Um dos capitéis exteriores.

Sobre o telhado ainda é visível uma rosácea românica original do projecto cisterciense, que seria o elemento iluminador da nave central.



No século XVI, já empobrecido e pouco frequentado, passou brevemente a Santa Maria de Ermelo. Além de laranjas, nada produziu de notável, mas continua a haver romaria para uns poucos aficionados... e até é bonito à noite!


De resto, a aldeiazita...


Na verdade, é a aldeia que dá sentido à igreja conventual. São casitas tão improvisadas, tão a esmo, tão simplórias, que acabam por fazer um conjunto harmonioso. E em redor as laranjeiras. Cenário de filme.

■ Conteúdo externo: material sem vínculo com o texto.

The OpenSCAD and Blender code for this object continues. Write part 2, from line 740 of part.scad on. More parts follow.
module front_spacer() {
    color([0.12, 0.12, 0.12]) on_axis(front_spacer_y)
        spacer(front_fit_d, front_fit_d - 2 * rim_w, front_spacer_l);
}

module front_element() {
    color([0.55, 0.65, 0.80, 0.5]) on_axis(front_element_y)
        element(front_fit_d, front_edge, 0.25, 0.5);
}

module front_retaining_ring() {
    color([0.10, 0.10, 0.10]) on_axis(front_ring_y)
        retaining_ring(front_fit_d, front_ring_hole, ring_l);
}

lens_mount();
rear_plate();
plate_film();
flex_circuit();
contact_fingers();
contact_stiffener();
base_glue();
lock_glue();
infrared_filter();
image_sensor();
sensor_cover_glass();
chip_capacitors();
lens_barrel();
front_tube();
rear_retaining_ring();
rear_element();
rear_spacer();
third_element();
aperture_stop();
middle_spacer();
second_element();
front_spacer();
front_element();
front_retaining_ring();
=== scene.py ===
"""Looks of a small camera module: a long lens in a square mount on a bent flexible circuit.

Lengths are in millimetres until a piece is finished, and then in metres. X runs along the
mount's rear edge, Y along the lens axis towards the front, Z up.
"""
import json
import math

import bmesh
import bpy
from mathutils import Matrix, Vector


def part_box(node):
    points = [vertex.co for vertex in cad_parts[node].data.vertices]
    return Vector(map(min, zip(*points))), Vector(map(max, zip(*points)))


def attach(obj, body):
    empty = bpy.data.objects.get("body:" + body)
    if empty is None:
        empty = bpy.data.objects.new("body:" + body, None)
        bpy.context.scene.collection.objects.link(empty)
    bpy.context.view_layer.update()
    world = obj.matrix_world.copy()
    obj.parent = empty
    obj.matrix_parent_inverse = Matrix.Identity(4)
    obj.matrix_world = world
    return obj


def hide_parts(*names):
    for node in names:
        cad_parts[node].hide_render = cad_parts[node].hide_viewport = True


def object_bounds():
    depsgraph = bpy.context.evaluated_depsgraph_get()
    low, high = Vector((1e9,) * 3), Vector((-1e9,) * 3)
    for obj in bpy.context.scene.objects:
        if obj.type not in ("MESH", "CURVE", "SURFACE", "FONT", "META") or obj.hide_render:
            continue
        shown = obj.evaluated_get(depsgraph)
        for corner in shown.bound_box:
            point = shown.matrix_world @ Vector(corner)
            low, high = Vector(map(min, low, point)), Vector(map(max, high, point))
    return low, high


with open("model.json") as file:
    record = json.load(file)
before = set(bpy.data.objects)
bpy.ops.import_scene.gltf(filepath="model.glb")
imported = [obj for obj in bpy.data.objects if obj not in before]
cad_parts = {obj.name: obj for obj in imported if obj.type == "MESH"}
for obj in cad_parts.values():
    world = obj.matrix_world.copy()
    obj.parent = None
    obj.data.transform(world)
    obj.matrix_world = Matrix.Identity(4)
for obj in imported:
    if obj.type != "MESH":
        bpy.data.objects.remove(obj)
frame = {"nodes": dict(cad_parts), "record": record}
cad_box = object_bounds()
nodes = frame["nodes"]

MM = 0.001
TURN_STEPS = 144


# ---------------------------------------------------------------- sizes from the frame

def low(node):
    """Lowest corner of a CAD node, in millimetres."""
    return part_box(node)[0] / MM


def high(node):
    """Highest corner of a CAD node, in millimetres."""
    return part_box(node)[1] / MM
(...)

As laranjas de Ermelo são afamadas desde que os monges do mosteiro iniciaram a plantação de laranjais. Ainda há muitas ao longo da Ecovia do Ermelo.

Com o Lima a brilhar ao sol de 30º, uma laranja vinha mesmo a calhar.

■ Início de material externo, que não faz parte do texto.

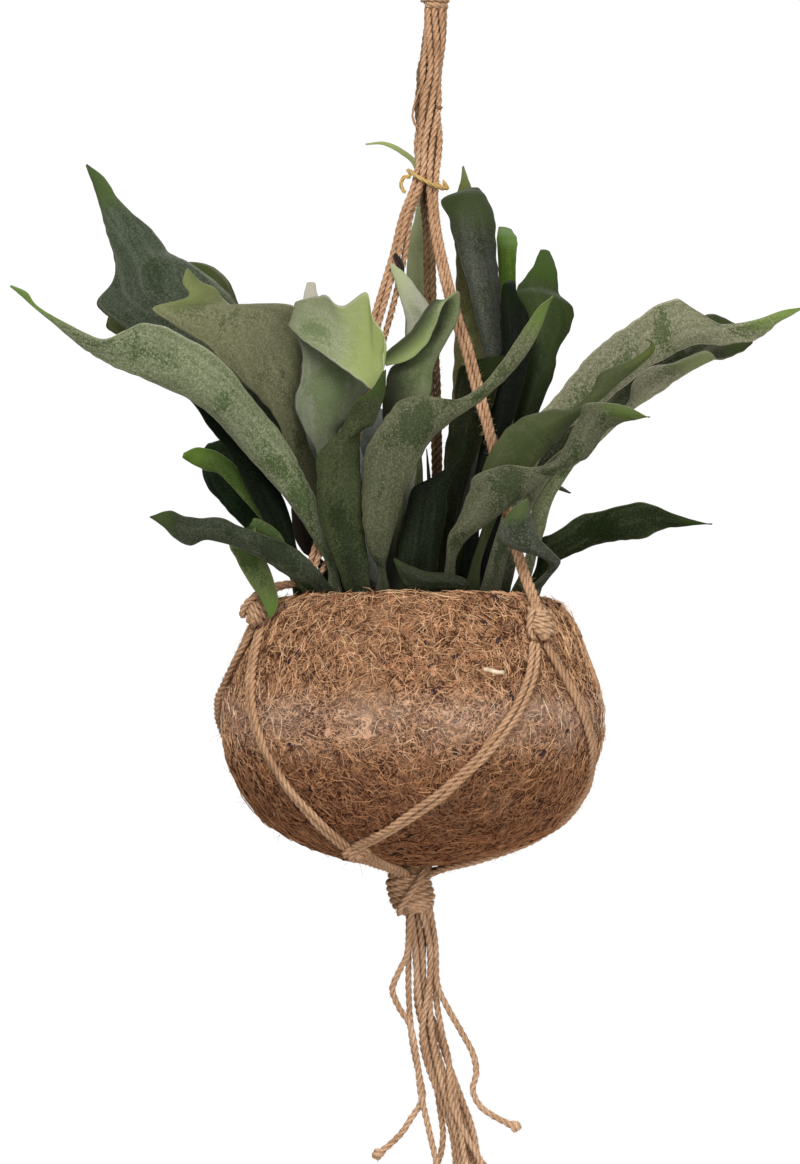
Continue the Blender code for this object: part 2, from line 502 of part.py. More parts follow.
def leg_route(side):
    """From under the top knot, past the tie, to the knot on the pot's shoulder."""
    together = {"left": (-4.1, -2.0), "right": (4.0, -2.6), "back": (0.0, 5.0)}[side]
    points = [Vector((together[0] - 0.5, together[1], TOP_KNOT_Z - 9.4)),
              Vector((together[0] - 3.5, together[1], TIE_Z + 40)),
              Vector((together[0] - 5.0, together[1], TIE_Z - 2))]
    centre, axis = upper_knot(side)
    return points + [Vector(bend) for bend in LEG_BENDS[side]] + [centre + axis * (KNOT_HEIGHT / 2 + 2.5)]


def net_route(start_azimuth, start_z, end_azimuth, end_z):
    """A stretch of the net lying on the pot from knot to crossing."""
    points = []
    steps = 9
    for k in range(steps + 1):
        t = k / steps
        azimuth = start_azimuth + (end_azimuth - start_azimuth) * t ** 1.35
        points.append(on_pot(azimuth, start_z + (end_z - start_z) * t, NET_CLEARANCE))
    return points


def make_pot():
    outside = [*POT_OUTER, (0.0, POT_FOOT_Z)]
    inside = [(0.0, POT_FOOT_Z + POT_WALL), *reversed(POT_INNER)]
    turned("coir_pot", outside + inside, "coir", 36, round_pot, wraps=True)


def make_mix():
    top = [(radius, crown_height(POT_AXIS_X + radius, 0)) for radius in (0.0, 25.0, 50.0, 73.0)]
    body = [(radius - 4 * GAP, z) for radius, z in POT_INNER if z < POT_INNER[0][1] - 5]
    body[-1] = (body[-1][0], body[-1][1] + 3 * GAP)
    floor = [(0.0, POT_FOOT_Z + POT_WALL + 5 * GAP)]
    turned("potting_mix", top + body + floor, "mix", 36, round_pot)


def knot(name, centre, radius, height, axis=Vector((0, 0, 1))):
    """A rounded barrel about its axis."""
    profile = [(0.0, height / 2)]
    for share in (0.92, 0.6, 0.0, -0.6, -0.92):
        profile.append((radius * (1 - 0.45 * share ** 4), height / 2 * share))
    profile.append((0.0, -height / 2))
    spin = axis.to_track_quat("Z", "Y")

    def place(reach, turn, z):
        return centre + spin @ Vector((reach * cos(radians(turn)), reach * sin(radians(turn)), z))

    turned(name, profile, "jute", 14, place)


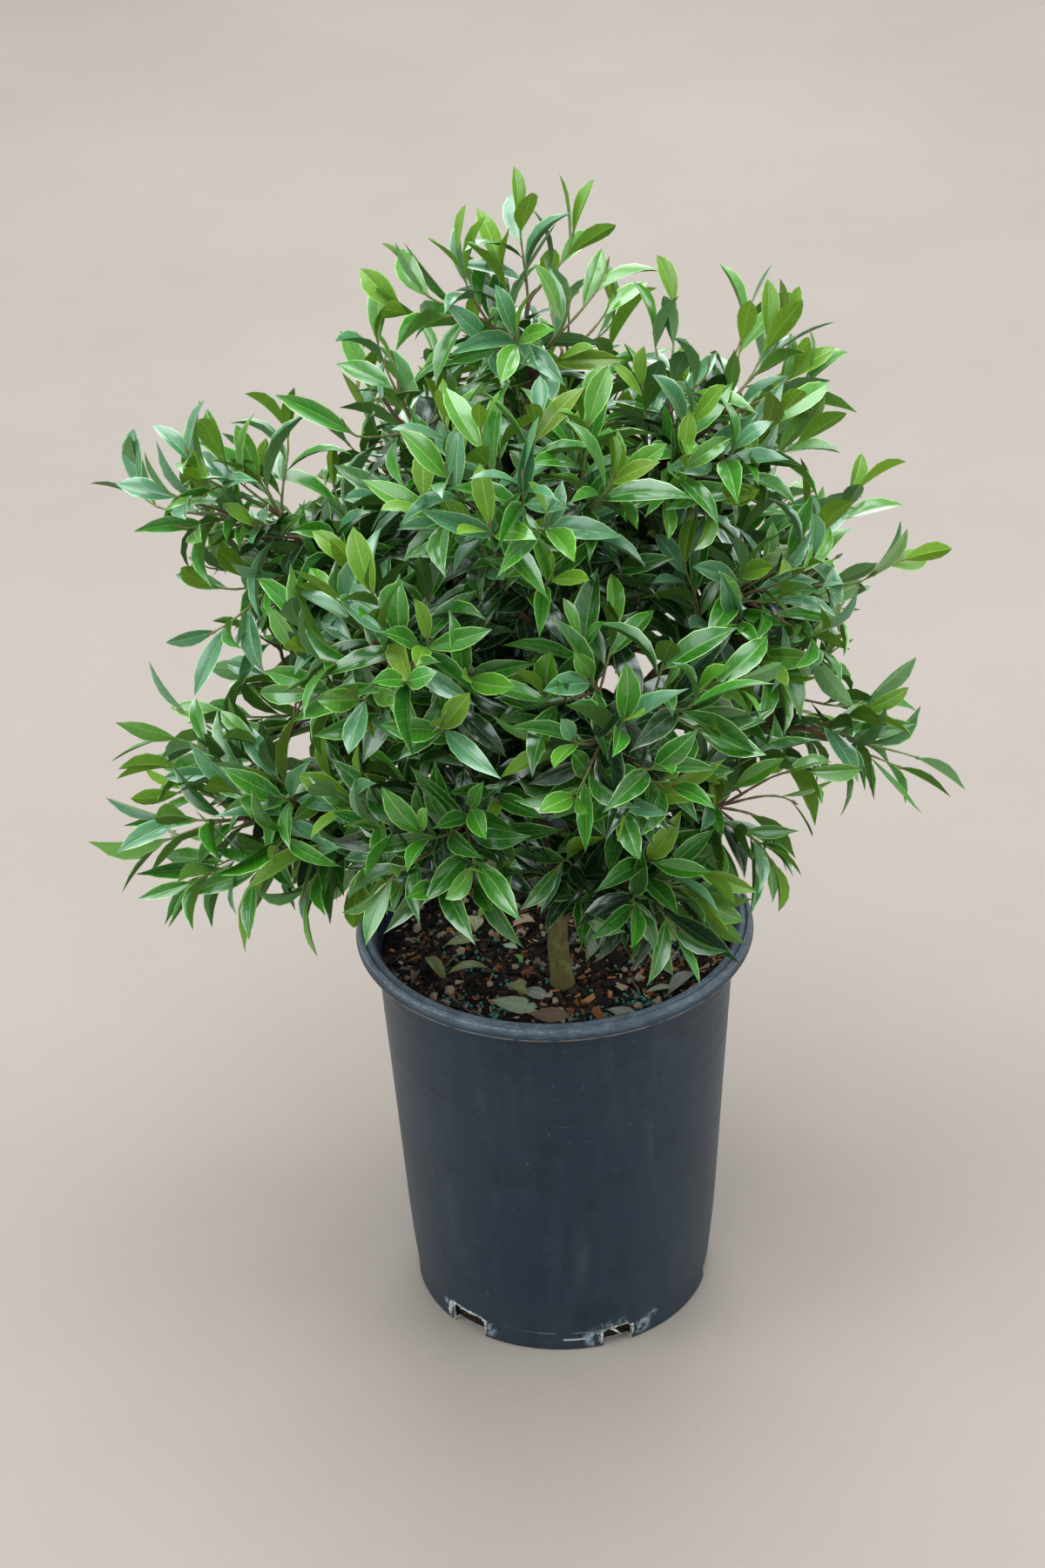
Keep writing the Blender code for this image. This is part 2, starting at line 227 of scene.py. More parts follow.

Com o que vi de turismo quase a zero (só nós), sugiro - sem estragar - uma lojinha de venda de laranjas com umas mesitas para beber sumo e tomar café. Claro.

Pela estrada EM530

Deve ser uma das mais 'verdes' do país, na Primavera. Pouco depois da saída dos Arcos, começa um regalo de verdura, atravessando uma área florestada de quase tudo menos eucaliptos. Abundam carvalhos e castanheiros, amieiros e oliveiras, muitos pinheiros; muros cobertos de hera, trepadeiras e 'caídeiras' verdes, e nos terrenos planos abertos algumas ramadas.
A não perder o desvio em rampa descendente até à Ecovia de Ermelo: 


De novo na EM530, ao aproximar de Ermelo, as vistas abrem-se do lado do rio. 

Na M530, o miradouro de Pedralta surge uns quilómetros antes de Ermelo.

Mas é depois do miradouro que se percorrem os quilómetros mais bonitos da M530, sempre a 'mirar' o Lima, até à ponte que o atravessa junto à foz do afluente Adrão, hoje lugar de luxuriante vegetação.

Ponte sobre o Lima junto à foz do Adrão e à antiga Hidroeléctrica.


E assim termina a passeata à volta de Ermelo nesta verde Primavera.